The Trump White House set migrant handcuffs to an Ariana Grande song.

The video, posted to TikTok on Monday, shows border agents pinning wrists, marching bodies into cars, and loading them into detention centers. The soundtrack is Grande’s 2024 hit “Bye.” The caption reads: “Bye-bye… President Trump has delivered the most secure border in history.”

This is an act of cultural cannibalism. You are taking a song about ending a romance and turning it into a victory chant for state violence. You are selling the sight of human beings in restraint as entertainment.

Grande answered plainly. “Please do not use my music in relation to this barbaric, inhumane, heinous nonsense,” she wrote on the post. The administration’s response was to mute the video, remove her comment, and redirect the cruelty onto the people in the handcuffs. “What’s actually barbaric, inhumane, and heinous,” spokesperson Abigail Jackson told reporters, “are the criminal illegal aliens who have injured and murdered innocent American citizens.”

You invert the moral order. Isaiah warned against those who call evil good and put darkness for light, and you are doing exactly that — staging a cruelty and calling it justice, then pointing at the people you are crushing and calling them the barbarians. The prophets of Israel heard this same move from the kings of Judah, who claimed they were simply enforcing the law. Jesus heard it from the Pharisees, who claimed they were protecting the purity of the people. The technique does not change. Identify a subgroup, attribute the worst acts of its worst members to the whole, and use that attribution to license whatever the state wants to do next.

You are not new to this. A growing catalog of artists has told you to stop. Sabrina Carpenter did it. ABBA did it. Céline Dion and Beyoncé did it. Grande joins a list that is itself a kind of cultural indictment. As the boos and artist pullouts mount, you do not change the machinery. You only strip the soundtrack away and keep the handcuffs on. You signed a law appropriating more than seventy billion dollars to keep the gears turning, and you need the music to soften the sound of the gears — as if a pop melody could wash away the blood on the walls Ezekiel warned about. It cannot.

There is a long tradition of using music to celebrate state violence. Authoritarian regimes favor marches. Democracies prefer something with a beat you can dance to. Making deportation a music video is not a mistake. It is a method. The video is designed to make you feel satisfaction — the satisfaction of seeing the law enforced, yes, but also the satisfaction of seeing the people you have been taught to fear in handcuffs, with a pop hit telling you that everything is fine. This is the official aesthetic of the deportation machine, the same machine the historian Adam Goodman documented in his 2020 book, a machine that has expelled nearly 57 million people over the past century, most of them not by formal order but through what he calls “voluntary departure” — a term that should always appear in scare quotes, because when the alternative is starvation or indefinite detention, the departure is not voluntary.

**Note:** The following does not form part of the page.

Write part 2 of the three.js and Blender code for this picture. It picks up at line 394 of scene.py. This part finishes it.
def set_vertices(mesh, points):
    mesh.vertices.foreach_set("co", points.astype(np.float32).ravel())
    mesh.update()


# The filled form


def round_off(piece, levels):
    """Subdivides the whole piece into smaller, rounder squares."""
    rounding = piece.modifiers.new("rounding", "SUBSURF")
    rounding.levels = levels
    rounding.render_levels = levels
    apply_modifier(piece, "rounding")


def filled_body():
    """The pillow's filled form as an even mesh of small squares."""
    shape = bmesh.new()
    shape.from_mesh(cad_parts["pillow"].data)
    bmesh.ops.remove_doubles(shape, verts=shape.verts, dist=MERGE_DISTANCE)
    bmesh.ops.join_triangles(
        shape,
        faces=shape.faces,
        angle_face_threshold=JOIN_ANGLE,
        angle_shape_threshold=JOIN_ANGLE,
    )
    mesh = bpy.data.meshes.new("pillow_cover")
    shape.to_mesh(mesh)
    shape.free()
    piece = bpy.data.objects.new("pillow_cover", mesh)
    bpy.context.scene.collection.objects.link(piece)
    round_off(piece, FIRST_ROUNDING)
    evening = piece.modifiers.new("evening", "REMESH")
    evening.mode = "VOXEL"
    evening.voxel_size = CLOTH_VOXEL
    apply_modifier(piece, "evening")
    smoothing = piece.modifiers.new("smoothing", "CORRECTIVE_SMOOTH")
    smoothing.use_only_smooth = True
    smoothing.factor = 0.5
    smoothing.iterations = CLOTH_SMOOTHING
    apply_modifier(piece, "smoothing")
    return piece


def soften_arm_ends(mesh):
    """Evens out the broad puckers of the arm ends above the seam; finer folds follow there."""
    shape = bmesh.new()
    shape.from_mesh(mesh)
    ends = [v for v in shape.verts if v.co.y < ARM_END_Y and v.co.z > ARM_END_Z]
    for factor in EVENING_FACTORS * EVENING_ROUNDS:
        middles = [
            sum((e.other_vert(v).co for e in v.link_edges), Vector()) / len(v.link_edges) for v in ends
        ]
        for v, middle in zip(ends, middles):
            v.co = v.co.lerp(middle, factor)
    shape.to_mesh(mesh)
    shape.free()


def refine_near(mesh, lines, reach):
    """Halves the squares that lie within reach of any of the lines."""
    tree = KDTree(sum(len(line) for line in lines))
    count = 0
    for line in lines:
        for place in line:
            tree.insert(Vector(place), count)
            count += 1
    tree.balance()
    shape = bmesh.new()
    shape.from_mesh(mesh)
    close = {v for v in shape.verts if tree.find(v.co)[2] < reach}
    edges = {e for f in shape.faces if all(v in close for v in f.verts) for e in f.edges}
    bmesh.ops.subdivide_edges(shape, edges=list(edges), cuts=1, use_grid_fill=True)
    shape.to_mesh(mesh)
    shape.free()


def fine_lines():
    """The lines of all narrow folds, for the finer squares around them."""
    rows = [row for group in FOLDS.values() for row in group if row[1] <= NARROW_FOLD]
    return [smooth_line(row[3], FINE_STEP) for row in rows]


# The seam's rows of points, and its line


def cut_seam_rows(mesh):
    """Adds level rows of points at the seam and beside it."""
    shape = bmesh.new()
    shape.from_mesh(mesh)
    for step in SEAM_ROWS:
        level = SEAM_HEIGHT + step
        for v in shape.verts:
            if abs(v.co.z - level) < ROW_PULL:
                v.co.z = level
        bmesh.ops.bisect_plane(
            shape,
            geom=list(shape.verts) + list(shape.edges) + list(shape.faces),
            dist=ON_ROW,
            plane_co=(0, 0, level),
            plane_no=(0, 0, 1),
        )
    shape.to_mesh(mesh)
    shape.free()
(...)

What is being flattened here is the substance of what an immigration raid actually is. It is parents being taken from children. It is workers who have been in this country for decades, who pay taxes, who have U.S. citizen children, being loaded into vans. The video shows none of the human cost. It shows only the clean, satisfying moment of removal. The song tells you what to feel.

I will name the thing plainly. You are breaking what God knit together — mother to child, father to daughter — and calling it enforcement. You are treating families as raw material for a political rally. You are cultivating the hard heart Pharaoh wore before the plagues, a posture that processes human suffering without letting it pierce the conscience. When you set a cheerful chorus to the image of a father being separated from his daughter, you are asking the country not to weep. You are asking them to dance instead.

I scroll past the footage too, and that makes me culpable in your work. The algorithm feeds us the clip, and I tap the screen for the next distraction, treating the border as a reality show rather than a moral crisis. I have allowed the debate to harden my own conscience while you load people into vans. This hardness of heart belongs to fallen humanity, but you are the ones who wield it as policy now — the ancient temptation to process human suffering as administrative routine, and you have surrendered to it.

The families being separated, the workers being loaded into vans, the children who will grow up without a parent — they are not a music video. They are the stranger the Torah commands you to love because your own ancestors knew what it was to be strangers in the land of Egypt. They are the least of these whom Christ names as His own presence in the world. When the Son of Man separates the sheep from the goats, He will not ask what department you worked for. He will ask whether you visited the prisoner and welcomed the stranger. The judgment falls on your hands, not your rank.

There is no TikTok caption that can make deportation something other than what it is: the use of state power to break human lives. The door of return is open to you who administer this — the officer who pins the wrists, the official who signs the budget, the staffer who edits the reel. All of you are being hardened into tools that cannot feel. You can stop. You can choose to see the person in the handcuffs as a neighbor. You can delete the clip, mute the song, and look at what you are actually doing.

The first step is to turn off the music.